Je suppose que ce récit s'inscrit plutôt dans la nostalgie ? "Dawton Abbey" nous plaisait beaucoup pour la restitution fine d'un société surannée, les anglais y parviennent à merveille.
j'ai commencé "past imperfect" il y a quelque temps déjà, mais je n'avance pas dans cette histoire où je trouve tout le monde antipathique ;)
Je ne me sens pas spécialement attirée par ce "beau monde", mais j'ai toujours plaisir à découvrir d'autres milieux que le mien en tant qu'observatrice, c'est souvent hallucinant pour moi ! Ce titre va rejoindre une longue liste dans laquelle je cueille au fil du temps des trésors, bises et doux week end, merci Tania. brigitte
@ Pivoine : Bonne lecture un jour ou l'autre.
@ Aifelle : Exotique pour moi aussi ;-), d'autant plus que dans ce roman, tout se passe à une époque que nous avons traversée loin de ces rituels so british.
@ Christw : Oui, le narrateur est nostalgique de cette époque de sa jeunesse, il l'annonce dès le début.
@ Niki : A ce point ? Même s'il dit "je", difficile de s'identifier avec ce narrateur, j'en conviens.
@ Plumes d'Anges : D'accord avec toi - un milieu social très différent, où les problèmes habituels des jeunes adultes se posent d'une manière singulière.
Bon week-end, Brigitte, bises.
C'est vrai que le thème évoque un peu Gosford Park : cette évolution de la haute société anglaise mais c'est dans la première moitié du XX siècle. Comme le dit Niki, le risque c'est de trouver ce genre de personnes tellement antipathiques et creux que l'on ne peut s'y intéresser !
Je me demande surtout à quel point ce doit être différent de Eva Rice, par exemple (dont les titres anglais, sauf le dernier, ont été injustement traduits,à mon sens). Par exemple, mon préféré, mais très féminin, "The minsinterpretation of Tara Jupp" est devenu "Londres par hasard". Evidemment, même si d'un côté, il est question de patrimoine, de la transformation du Londres victorien en Londres d'après guerre... Et du rock (de beaucoup de rock) et de mode... C'est plus un roman pour filles. Enfin, j'ai adoré (lu et relu), parce qu'en plus, il y avait de l'humour. Mais je ne sais pas si on peut appeler cela de la Littérature, avec un L majuscule...
je crois n'avoir jamais lu cet auteur, comme Aifelle j'ai beaucoup aimé Downton Abbey alors je note cela
@ Claudialucia : Allergiques à la mondanité, s'abstenir. Julian Fellowes dépeint une société et une époque pas si lointaines qu'il connaît bien, et de son point de vue, sans doute.

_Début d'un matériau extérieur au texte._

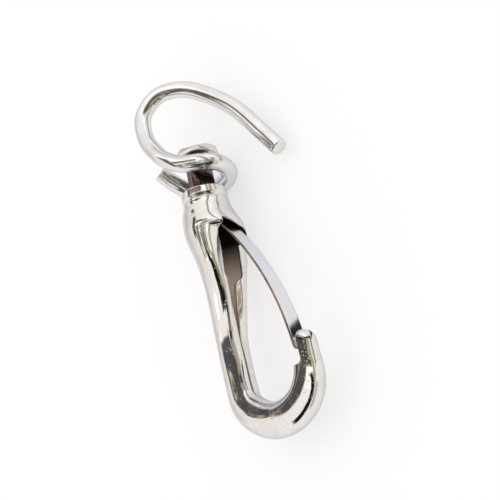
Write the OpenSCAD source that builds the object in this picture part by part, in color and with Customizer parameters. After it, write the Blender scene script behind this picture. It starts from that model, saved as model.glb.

@ Pivoine : Je n'ai rien lu d'Eva Rice, je ne pourrais comparer. Qu'est-ce que c'est, un roman pour filles ? ;-) Ici, c'est surtout une histoire d'hommes et de femmes, d'amitiés trahies, de temps passé, de retrouvailles avec des personnes perdues de vue pour la plupart.
@ Dominique : Fellowes est un bon raconteur d'histoires, je lirai peut-être un jour tes impressions sur ce roman ?
Belle introduction qui me rappelle que j'ai acheté ce livre et que je ne l'ai pas pu.
Cela semble bien romanesque et exotique en effet, ce qui est parfois bien agréable ! Merci Tania, pour ce billet, qui nous plonge dans une ambiance si particulière.
@ Maggie : Pas lu ? Peut-être un de ces prochains jours alors ?
@ Annie : Avec plaisir, Annie. Une intrigue très romanesque, en effet.